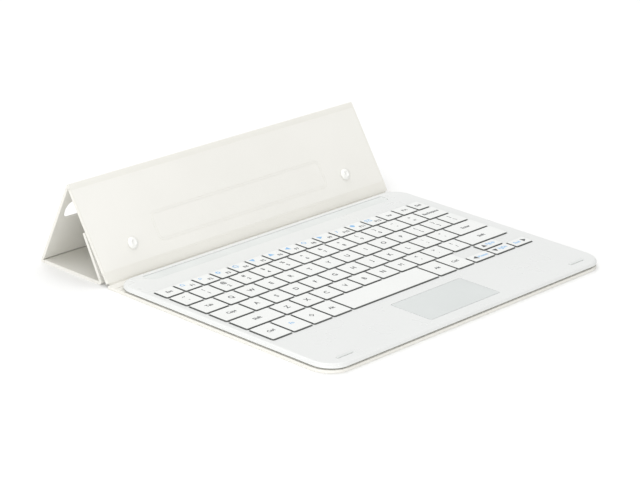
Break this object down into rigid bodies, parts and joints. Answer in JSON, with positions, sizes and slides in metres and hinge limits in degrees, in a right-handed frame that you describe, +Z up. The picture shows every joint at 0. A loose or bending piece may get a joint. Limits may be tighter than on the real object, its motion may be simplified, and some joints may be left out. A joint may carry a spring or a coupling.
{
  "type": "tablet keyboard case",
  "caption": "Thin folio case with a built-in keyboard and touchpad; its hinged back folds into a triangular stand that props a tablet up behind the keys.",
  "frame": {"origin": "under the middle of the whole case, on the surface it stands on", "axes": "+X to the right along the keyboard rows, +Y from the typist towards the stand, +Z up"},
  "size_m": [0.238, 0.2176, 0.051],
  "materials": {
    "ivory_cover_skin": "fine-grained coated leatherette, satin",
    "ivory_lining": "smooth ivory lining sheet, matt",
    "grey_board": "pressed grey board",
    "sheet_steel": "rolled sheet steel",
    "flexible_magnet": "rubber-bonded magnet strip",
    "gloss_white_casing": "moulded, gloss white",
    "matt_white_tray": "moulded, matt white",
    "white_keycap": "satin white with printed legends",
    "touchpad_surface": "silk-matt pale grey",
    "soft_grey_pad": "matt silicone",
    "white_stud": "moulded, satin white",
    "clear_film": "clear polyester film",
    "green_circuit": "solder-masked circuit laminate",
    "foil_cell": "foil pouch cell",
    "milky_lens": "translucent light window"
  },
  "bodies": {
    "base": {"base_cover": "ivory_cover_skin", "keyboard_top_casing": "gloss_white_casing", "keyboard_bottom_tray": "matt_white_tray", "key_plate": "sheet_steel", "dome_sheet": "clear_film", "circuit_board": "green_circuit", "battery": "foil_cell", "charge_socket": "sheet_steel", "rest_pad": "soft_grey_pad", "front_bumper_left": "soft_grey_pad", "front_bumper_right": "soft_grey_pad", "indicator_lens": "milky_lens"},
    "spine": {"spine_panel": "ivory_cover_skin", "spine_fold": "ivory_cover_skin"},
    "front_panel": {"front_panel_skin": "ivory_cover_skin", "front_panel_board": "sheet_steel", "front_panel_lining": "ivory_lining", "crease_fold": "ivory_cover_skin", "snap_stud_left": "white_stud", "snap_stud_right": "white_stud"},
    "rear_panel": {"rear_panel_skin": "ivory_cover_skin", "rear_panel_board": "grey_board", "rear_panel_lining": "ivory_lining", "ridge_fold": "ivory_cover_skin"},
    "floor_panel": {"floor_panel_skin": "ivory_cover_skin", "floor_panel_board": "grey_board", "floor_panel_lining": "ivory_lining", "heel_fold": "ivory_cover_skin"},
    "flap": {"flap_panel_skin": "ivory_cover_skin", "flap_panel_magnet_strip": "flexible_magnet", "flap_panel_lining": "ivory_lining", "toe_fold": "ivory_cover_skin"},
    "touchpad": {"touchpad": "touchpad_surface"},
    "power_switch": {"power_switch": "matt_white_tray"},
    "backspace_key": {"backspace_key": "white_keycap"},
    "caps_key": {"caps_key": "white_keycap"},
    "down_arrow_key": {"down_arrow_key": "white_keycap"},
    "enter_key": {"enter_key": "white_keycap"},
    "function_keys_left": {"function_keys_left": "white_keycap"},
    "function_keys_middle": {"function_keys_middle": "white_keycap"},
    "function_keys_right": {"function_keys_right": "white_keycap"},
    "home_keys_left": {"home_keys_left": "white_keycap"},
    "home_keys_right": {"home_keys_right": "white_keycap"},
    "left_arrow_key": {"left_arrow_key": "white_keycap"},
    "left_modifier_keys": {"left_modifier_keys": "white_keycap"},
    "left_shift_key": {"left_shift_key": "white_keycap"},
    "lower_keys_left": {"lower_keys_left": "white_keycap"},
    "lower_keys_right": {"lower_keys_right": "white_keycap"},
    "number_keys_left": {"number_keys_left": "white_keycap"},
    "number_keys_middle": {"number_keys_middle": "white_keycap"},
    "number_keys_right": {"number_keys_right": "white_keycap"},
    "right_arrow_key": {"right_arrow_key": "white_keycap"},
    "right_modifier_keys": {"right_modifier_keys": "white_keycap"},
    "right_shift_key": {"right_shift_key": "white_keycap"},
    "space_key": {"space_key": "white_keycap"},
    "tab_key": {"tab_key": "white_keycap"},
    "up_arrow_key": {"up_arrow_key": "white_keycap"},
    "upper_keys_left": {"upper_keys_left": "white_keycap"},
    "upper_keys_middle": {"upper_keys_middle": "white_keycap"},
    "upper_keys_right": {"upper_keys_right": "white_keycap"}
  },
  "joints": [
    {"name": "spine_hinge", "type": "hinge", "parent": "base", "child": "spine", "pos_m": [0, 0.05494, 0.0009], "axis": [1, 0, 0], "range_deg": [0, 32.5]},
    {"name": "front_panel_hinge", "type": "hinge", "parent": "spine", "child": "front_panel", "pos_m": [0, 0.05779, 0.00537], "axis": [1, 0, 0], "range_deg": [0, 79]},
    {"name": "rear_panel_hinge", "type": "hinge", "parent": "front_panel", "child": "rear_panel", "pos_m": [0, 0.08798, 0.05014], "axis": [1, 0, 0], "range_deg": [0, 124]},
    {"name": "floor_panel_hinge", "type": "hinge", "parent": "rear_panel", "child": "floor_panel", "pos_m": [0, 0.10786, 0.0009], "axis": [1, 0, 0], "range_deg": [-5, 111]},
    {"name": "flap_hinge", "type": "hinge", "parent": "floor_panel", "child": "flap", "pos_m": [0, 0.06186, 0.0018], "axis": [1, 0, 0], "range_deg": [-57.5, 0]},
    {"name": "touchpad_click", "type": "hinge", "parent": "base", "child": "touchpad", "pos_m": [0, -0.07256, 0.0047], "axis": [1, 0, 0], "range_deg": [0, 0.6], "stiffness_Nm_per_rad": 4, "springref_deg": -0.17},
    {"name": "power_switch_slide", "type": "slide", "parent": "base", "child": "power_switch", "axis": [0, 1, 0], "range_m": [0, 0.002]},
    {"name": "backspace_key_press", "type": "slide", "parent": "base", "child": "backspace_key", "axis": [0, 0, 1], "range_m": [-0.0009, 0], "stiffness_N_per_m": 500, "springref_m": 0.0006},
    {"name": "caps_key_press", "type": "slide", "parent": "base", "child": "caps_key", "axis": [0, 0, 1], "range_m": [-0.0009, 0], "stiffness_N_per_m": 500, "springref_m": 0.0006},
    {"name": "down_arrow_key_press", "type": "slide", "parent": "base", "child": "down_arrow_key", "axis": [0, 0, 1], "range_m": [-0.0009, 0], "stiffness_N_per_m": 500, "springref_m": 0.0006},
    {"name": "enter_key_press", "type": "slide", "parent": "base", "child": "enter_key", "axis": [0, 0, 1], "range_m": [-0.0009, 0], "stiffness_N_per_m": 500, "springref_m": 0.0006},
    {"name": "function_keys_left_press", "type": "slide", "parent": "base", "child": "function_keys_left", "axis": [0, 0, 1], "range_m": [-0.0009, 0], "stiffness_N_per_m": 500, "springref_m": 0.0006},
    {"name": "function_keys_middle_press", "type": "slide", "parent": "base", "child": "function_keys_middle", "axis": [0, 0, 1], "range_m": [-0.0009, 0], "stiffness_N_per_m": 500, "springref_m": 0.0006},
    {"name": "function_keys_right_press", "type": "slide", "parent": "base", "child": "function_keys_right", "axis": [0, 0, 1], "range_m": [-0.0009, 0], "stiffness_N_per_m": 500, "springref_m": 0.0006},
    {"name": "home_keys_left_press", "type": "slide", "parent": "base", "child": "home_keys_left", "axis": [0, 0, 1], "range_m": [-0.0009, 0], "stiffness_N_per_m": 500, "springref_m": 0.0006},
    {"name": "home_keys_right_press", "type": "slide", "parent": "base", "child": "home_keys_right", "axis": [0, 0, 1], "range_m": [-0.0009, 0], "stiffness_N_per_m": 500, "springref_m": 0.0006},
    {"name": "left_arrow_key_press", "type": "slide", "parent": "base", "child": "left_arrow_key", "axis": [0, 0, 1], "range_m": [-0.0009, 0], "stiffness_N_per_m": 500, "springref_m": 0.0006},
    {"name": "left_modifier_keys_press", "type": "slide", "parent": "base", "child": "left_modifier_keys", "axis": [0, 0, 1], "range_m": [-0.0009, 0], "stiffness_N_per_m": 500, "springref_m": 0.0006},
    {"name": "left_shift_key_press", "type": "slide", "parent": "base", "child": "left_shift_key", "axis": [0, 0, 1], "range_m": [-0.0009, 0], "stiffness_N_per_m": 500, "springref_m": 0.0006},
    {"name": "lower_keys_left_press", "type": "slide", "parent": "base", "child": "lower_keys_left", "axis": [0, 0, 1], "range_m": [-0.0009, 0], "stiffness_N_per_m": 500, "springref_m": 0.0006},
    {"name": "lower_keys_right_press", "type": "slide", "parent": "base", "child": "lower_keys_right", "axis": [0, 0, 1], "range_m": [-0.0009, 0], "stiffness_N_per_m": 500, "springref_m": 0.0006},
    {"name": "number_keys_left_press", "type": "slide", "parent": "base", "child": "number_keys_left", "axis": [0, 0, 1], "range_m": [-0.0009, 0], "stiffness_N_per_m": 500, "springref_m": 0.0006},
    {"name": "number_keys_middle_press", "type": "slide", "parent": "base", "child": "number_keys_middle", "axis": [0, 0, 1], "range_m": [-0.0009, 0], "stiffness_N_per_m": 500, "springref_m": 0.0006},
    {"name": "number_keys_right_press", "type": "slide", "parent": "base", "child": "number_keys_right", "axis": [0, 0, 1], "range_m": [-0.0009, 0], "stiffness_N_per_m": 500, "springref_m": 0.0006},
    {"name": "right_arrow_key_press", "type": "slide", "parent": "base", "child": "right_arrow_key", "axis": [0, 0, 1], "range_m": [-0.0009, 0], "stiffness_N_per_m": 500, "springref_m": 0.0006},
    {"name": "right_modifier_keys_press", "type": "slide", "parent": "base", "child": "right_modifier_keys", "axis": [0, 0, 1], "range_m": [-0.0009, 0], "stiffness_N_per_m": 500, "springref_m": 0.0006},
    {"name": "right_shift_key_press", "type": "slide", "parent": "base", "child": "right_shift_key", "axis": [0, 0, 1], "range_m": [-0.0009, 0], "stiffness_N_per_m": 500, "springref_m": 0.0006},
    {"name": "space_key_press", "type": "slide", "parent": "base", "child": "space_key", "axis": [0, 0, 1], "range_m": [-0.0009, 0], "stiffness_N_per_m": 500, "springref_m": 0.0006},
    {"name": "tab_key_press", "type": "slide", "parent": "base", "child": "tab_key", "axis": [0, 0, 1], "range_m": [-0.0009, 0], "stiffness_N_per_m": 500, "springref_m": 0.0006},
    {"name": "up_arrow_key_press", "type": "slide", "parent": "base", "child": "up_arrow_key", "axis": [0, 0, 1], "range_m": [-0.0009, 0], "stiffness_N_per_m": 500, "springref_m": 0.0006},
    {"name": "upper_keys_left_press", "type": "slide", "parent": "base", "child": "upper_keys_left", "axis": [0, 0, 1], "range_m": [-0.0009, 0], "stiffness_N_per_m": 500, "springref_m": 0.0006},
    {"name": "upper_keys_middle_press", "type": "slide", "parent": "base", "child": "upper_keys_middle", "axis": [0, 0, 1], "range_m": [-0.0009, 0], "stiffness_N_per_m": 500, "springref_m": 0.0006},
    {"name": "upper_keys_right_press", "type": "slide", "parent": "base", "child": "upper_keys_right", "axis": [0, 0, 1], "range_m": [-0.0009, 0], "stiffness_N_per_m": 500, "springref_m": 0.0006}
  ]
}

> [WORK INSTRUCTIONS]: Find the lines above holding the word "that" and show them.

> [WRITTEN RESPONSE]:
Break this object down into rigid bodies, parts and joints. Answer in JSON, with positions, sizes and slides in metres and hinge limits in degrees, in a right-handed frame that you describe, +Z up. The picture shows every joint at 0. A loose or bending piece may get a joint. Limits may be tighter than on the real object, its motion may be simplified, and some joints may be left out. A joint may carry a spring or a coupling.
  "caption": "Thin folio case with a built-in keyboard and touchpad; its hinged back folds into a triangular stand that props a tablet up behind the keys.",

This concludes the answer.